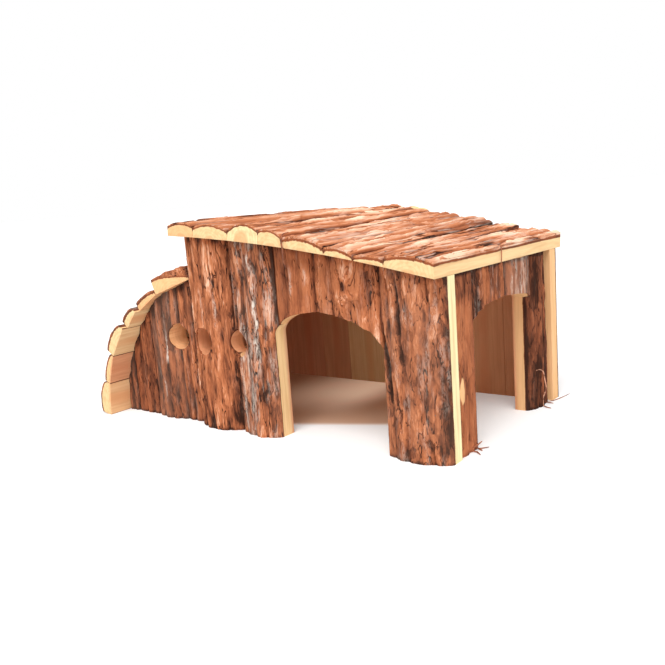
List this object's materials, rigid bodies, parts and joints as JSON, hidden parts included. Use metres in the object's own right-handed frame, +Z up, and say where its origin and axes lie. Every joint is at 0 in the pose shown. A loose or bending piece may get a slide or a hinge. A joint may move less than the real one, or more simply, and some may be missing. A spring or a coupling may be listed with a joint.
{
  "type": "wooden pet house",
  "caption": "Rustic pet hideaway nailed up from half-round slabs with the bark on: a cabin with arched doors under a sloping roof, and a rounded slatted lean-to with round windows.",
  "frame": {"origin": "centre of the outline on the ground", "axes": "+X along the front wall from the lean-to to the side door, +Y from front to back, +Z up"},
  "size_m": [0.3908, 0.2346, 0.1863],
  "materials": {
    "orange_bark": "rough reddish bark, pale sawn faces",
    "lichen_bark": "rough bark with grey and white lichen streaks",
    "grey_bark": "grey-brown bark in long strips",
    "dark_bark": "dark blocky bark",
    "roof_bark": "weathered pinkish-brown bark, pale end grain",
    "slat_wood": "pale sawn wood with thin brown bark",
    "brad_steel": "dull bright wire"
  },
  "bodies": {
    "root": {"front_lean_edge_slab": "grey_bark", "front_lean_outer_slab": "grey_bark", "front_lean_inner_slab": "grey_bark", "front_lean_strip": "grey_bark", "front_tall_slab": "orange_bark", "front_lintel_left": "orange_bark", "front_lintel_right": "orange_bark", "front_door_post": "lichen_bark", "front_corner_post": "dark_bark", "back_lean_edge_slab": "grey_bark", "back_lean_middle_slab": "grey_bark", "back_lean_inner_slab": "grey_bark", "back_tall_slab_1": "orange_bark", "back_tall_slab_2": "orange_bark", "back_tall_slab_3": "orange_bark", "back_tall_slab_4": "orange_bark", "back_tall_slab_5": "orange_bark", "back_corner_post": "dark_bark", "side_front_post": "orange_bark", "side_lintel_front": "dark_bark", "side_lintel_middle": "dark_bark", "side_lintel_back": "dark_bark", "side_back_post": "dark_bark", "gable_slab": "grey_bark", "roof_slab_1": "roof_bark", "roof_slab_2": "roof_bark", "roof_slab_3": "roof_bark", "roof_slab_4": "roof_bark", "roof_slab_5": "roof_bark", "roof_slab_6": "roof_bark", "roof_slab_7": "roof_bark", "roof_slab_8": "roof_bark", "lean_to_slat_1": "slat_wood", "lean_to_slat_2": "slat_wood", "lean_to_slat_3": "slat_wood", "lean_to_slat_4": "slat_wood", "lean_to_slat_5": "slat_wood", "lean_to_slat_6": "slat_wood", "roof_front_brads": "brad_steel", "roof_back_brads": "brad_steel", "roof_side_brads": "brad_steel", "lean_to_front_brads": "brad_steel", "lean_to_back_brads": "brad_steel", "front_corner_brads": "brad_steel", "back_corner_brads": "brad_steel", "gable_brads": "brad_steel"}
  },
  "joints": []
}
____________________
REQUIRED TASK - Take every line that includes the string "bodies" and copy it.

OUTPUT OF THE TASK -
List this object's materials, rigid bodies, parts and joints as JSON, hidden parts included. Use metres in the object's own right-handed frame, +Z up, and say where its origin and axes lie. Every joint is at 0 in the pose shown. A loose or bending piece may get a slide or a hinge. A joint may move less than the real one, or more simply, and some may be missing. A spring or a coupling may be listed with a joint.
  "bodies": {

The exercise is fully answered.